The radical hermeneutic of suspicion that characterizes postmodernity is essentially nihilistic, denying the very possibility of creative or healing love. In the cross and resurrection of Jesus we find the answer: the God who made the world is revealed in terms of a self-giving love that no hermeneutic of suspicion can ever touch; in a Self that found itself by giving itself away, in a Story that was never manipulative, but always healing and recreating; and in a Reality that can truly be known, a Reality that, being known, reveals a new dimension of knowledge, the dimension of loving and being loved.
We have a chance, as this century draws to a close, to announce this message to the world that so badly needs it. I believe we have this as our vocation: to tell the story, to live by the symbols, to act out the praxis, and to answer the questions in such a way as to become, in ourselves and our mission in God’s world, the answer to the prayer that now rises, not just from one puzzled psalmist, but from the whole human race and indeed the whole of God’s creation: O send out your light and your truth; let them lead me; let them bring me to your holy hill and to your dwelling. And when we ourselves are grasped by that light and that truth by the strange glory of God in the face of Jesus Christ, we, from within the crisis of truth in the contemporary world, can say to those parts of our world that are still dismayed: Why are you cast down? Why so disquieted? Was it not necessary that these things should happen? Hope in God; for we shall again praise him, our help and our God.
Let me end with a parable, returning one more time to the story of the two on the road to Emmaus. To understand this parable, you need to know Matthew Arnold s poem “Dover Beach.” In it Arnold describes—from within his mid-nineteenth century perspective—the way in which what he calls “the sea of faith” has emptied. Once, it was
. . . at the full, and round earth’s shore
Lay like the folds of a bright girdle furl’d;
But now I only hear
Its melancholy, long, withdrawing roar,
Retreating to the breath
Of the night-wind down the vase edges drear
And naked shingles of the world.3

Two serious-minded unbelievers are walking home together, trying to make sense of the world of the mid-1990s. The dream of progress and enlightenment has run out of steam. Critical postmodernity has blown the whistle on the world as we knew it.

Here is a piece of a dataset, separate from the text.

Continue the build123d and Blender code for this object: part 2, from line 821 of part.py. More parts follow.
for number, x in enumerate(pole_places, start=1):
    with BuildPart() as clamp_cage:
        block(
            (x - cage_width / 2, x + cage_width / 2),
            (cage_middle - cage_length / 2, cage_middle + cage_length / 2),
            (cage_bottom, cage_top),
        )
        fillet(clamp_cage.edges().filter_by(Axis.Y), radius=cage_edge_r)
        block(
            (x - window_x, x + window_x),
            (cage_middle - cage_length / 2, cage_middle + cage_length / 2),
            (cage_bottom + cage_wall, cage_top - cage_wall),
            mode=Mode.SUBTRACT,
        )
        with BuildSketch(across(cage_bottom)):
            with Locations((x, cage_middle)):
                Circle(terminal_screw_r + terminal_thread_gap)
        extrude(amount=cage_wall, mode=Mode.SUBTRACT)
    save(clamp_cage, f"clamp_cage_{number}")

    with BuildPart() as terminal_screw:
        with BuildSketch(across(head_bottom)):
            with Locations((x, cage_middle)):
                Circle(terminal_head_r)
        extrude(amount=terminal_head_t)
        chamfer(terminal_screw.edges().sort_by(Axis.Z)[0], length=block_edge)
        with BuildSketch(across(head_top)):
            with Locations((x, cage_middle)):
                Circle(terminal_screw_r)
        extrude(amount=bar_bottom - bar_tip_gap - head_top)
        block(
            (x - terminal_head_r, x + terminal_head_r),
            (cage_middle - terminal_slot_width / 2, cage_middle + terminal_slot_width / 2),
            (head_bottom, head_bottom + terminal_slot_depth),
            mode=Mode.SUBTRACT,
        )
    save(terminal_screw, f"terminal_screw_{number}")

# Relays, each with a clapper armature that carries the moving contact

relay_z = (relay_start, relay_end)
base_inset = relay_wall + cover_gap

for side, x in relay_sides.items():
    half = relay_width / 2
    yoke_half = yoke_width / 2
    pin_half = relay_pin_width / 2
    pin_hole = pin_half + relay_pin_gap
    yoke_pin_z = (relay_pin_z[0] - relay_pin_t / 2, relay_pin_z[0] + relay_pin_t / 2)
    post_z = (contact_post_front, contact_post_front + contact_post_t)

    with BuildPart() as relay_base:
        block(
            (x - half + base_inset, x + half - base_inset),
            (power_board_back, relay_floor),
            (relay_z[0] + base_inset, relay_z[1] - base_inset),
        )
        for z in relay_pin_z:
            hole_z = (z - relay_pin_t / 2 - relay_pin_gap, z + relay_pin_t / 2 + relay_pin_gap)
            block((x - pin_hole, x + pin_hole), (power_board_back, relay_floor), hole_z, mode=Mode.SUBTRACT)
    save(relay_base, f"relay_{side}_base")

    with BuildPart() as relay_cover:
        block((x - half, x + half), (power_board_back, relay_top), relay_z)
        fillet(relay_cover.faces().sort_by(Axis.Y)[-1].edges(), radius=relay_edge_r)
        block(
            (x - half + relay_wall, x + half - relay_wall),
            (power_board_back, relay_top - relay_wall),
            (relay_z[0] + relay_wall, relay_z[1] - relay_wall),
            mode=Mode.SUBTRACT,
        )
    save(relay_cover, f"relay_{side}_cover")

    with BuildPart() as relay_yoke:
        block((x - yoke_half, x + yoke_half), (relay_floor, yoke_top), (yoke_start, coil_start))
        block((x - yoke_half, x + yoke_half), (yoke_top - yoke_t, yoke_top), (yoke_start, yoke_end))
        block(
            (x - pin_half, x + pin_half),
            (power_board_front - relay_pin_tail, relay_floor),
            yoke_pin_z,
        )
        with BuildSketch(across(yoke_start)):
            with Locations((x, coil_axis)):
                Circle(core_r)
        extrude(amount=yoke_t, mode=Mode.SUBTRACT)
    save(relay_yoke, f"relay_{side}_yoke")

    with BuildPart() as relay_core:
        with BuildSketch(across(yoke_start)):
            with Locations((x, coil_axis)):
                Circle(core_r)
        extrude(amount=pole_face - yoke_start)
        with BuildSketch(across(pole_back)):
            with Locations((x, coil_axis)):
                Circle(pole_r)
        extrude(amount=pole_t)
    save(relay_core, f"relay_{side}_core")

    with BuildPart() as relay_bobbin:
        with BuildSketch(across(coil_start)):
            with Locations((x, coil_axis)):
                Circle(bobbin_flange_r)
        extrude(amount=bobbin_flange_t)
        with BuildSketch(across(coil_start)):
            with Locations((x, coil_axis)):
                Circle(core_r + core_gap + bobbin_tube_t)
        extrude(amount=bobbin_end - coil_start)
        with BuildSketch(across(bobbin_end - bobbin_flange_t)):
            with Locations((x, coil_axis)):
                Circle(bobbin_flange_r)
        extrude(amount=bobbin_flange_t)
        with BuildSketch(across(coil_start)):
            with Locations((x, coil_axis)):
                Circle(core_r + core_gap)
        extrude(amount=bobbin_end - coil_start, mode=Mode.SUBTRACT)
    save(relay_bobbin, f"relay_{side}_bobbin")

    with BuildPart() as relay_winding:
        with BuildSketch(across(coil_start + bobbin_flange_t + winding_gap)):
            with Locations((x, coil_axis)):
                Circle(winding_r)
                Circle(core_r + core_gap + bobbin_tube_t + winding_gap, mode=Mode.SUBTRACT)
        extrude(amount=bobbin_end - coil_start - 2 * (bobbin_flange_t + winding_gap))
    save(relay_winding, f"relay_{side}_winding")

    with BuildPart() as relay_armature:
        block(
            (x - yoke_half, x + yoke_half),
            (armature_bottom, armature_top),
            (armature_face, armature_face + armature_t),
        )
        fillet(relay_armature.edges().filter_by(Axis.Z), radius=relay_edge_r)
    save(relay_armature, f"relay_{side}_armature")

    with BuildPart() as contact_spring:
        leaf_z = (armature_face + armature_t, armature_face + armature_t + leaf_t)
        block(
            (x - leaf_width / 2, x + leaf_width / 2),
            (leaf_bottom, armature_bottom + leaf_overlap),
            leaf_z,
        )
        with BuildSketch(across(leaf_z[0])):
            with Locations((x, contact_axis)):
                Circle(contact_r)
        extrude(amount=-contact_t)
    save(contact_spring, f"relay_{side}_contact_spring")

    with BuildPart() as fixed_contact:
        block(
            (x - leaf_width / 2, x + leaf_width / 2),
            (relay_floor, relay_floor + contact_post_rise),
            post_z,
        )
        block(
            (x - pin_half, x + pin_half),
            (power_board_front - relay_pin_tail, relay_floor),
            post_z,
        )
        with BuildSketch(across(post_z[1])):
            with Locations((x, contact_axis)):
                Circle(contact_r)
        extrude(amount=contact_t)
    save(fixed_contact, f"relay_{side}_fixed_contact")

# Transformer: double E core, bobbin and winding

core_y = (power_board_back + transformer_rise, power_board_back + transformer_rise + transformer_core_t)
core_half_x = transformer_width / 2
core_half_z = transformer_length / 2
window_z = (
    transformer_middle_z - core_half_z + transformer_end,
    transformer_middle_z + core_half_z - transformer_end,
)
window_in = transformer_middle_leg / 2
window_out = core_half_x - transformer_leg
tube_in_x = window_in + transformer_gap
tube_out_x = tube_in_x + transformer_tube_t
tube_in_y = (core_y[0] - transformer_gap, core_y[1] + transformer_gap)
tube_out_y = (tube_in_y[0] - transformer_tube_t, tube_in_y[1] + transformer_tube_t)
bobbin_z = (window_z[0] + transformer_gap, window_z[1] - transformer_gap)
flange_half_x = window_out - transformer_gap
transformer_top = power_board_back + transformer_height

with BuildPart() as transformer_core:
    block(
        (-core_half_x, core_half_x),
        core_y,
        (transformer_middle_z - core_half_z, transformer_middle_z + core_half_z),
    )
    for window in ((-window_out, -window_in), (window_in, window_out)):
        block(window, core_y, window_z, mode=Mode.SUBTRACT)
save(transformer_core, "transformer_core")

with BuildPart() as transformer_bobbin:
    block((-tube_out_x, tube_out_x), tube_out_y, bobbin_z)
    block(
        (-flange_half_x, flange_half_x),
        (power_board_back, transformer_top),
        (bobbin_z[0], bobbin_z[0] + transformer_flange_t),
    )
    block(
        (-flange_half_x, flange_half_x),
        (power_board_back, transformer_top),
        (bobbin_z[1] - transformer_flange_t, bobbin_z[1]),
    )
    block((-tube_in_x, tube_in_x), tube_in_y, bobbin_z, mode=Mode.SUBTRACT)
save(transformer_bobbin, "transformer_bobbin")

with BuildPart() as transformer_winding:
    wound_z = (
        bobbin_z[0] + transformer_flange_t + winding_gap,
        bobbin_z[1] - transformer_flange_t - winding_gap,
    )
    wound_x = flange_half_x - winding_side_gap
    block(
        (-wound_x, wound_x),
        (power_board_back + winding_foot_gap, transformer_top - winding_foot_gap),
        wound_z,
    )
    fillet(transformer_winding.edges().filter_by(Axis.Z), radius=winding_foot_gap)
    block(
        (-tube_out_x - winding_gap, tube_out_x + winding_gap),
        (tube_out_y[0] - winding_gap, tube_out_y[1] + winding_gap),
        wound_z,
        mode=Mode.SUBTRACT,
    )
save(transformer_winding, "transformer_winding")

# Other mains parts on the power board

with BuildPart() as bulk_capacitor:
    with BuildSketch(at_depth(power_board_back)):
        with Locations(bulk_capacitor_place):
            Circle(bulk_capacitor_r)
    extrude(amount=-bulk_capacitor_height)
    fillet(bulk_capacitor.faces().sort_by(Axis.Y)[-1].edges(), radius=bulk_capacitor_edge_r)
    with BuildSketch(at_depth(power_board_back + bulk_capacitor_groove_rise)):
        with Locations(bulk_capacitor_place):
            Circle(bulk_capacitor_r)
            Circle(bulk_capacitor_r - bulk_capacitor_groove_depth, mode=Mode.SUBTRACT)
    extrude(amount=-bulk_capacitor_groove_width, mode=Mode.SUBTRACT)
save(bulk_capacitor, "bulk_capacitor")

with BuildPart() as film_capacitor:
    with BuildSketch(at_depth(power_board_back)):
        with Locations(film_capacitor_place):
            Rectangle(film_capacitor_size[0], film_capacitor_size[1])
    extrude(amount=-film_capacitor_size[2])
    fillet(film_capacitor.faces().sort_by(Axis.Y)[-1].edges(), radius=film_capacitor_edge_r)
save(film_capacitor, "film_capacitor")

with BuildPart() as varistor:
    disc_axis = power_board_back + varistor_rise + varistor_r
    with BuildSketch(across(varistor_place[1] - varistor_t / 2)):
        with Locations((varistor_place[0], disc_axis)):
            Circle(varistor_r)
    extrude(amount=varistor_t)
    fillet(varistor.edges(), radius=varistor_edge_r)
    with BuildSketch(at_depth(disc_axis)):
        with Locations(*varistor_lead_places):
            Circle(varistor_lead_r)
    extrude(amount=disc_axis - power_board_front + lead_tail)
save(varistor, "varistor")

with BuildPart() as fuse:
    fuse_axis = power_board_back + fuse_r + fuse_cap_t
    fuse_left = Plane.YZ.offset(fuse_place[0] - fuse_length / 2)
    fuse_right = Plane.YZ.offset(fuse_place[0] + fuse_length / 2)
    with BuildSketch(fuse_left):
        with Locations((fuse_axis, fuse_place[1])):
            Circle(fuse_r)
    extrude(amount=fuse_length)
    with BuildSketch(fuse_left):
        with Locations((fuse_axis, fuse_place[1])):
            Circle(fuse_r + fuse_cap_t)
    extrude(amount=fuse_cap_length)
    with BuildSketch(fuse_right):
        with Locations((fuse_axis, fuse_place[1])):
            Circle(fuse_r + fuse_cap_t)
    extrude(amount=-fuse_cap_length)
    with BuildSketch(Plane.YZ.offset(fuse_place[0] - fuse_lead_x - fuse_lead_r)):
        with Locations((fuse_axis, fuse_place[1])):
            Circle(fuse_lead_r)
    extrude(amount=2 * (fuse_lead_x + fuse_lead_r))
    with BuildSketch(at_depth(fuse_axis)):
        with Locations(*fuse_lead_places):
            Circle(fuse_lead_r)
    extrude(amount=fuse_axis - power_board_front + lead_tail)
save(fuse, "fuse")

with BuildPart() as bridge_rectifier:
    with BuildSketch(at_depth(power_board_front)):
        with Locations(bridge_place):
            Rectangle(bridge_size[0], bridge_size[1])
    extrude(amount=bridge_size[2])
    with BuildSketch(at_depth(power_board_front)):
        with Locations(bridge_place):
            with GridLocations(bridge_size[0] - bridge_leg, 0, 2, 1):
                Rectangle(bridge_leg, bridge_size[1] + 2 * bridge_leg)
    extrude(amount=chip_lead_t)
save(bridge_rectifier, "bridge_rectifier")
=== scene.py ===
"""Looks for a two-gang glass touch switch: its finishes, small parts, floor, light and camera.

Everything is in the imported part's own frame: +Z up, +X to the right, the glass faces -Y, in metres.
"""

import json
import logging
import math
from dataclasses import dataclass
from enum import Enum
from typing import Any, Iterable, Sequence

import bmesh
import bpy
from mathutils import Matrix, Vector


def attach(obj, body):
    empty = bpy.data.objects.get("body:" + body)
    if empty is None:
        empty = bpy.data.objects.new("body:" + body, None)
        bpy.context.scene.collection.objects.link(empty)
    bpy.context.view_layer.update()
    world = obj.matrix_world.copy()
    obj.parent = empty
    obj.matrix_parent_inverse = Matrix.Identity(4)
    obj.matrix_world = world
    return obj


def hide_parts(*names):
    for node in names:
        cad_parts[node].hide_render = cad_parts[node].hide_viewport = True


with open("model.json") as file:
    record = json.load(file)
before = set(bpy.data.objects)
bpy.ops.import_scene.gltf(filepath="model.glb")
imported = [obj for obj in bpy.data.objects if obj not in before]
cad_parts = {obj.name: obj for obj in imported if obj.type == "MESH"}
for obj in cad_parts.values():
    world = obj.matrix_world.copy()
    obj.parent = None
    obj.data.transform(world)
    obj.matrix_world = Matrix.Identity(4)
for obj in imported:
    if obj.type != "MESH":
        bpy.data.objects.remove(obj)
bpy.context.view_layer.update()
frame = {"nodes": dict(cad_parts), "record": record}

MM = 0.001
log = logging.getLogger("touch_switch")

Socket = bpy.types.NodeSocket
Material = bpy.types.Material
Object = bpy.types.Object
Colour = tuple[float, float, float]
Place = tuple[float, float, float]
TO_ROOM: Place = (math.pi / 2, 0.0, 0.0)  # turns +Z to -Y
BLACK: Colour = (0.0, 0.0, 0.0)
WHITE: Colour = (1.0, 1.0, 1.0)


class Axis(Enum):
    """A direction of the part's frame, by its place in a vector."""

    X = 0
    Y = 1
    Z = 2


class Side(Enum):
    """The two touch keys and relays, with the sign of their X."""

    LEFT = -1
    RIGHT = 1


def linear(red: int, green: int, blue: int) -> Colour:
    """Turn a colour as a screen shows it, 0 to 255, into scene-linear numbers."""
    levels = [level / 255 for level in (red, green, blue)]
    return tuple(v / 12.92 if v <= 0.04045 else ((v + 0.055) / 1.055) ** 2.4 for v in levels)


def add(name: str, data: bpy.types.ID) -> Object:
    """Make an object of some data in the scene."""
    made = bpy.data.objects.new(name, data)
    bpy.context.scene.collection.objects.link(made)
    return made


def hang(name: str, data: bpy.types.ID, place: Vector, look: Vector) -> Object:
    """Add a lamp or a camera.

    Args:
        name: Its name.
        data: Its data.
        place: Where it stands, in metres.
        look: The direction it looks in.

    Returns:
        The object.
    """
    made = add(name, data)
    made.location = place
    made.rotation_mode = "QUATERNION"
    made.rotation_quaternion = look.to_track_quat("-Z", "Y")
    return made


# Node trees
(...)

Our two unbelievers walk along the road toward Dover Beach. They are discussing, animatedly, how these things can be. How can the stories by which so many have lived have let us down? How shall we replace our deeply ambiguous cultural symbols? What should we be doing in our world now that every dream of progress is stamped with the word “Babel”?
Into this conversation comes Jesus, incognito. (It is just as well that they do not recognize him, since modernism taught them to disbelieve in all religions, and now postmodernism has rehabilitated so many that Jesus is just one guru among dozens.) “What are you talking about?” he asks. They stand there, looking sad. Then one of them says, “You must be about the only person in town who doesn’t know what a traumatic time the twentieth century has been. Nietzsche, Freud, and Marx were quite right. We had a war to end wars, and we’ve had nothing but wars since. We had a sexual revolution, and now we have AIDS and more family-less people than ever before. We pursued wealth, but we had inexplicable recessions and ended up with half the world in crippling debt. We can do what we like, but we’ve all forgotten why we liked it. Our dreams have gone sour, and we don’t even know who ‘we’ are any more. And now even the church has let us down, corrupting its spiritual message with talk of cosmic and political liberation.”
“Foolish ones,” replies Jesus. “How slow of heart you are to believe all that the Creator God has said. Did you never hear that God created the world wisely? And that he has now acted within his world to create a truly human people? And that from within this people he came to live as a truly human person? And that in his own death he dealt with evil once and for all? And that he is even now at work, by his own Spirit, to create a new human family in which repentance and forgiveness of sins are the order of the day, and so to challenge and overturn the rule of war, sex, money, and power?” And then, beginning with Moses and all the prophets, and now also the apostles and prophets of the New Testament, Jesus interpreted to them in all of the scriptures the things concerning himself.
The three arrived together at Dover Beach. The sea of faith, having retreated with the outgoing tide of modernism, was full again as the incoming tide of postmodernism proved the truth of Chesterton’s dictum that when people stop believing in God, they do not believe in nothing, they believe in anything. On the shore there stood a vast, hungry crowd. They had cast their bread upon the retreating waters of modernism, and now they discover that the incoming tide of postmodernism is bringing them bricks and centipedes instead.
The two travelers began wearily to open a small picnic basket, totally inadequate for the task of feeding so many. Gently Jesus took it from them, and then in what seemed like moments he had gone to and fro on the beach until everyone had been fed. Then the eyes of them all were opened, and they realized who he was, and he vanished from their sight.
Then the two travelers said to each other, “Did not our hearts burn within us on the road, as he told us the story of the creator and his world, and his victory over evil?” And they rushed back to tell their friends of what had happened on the road, and how he had been made known in the breaking of the bread.
Actually, that is not a story. It is a play, a real-life drama. And the part of Jesus is to be played by you and me. This is Christian mission in a postmodern world. Why are you cast down, O my soul, and why are you disquieted within me? Hope in God; for I shall again praise him, my help and my God.'

1 It matters not how strait the gate,
How charged with punishments the scroll,
I am the master of my fate;
I am the captain of my soul.
--William Ernest Henley, Echoes, 1888
2 E. Earle Ellis, The Gospel of Luke (London and Edinburgh: Nelson, 1966), 192.
3 Mathew Arnold, “Dover Beach,” 1867.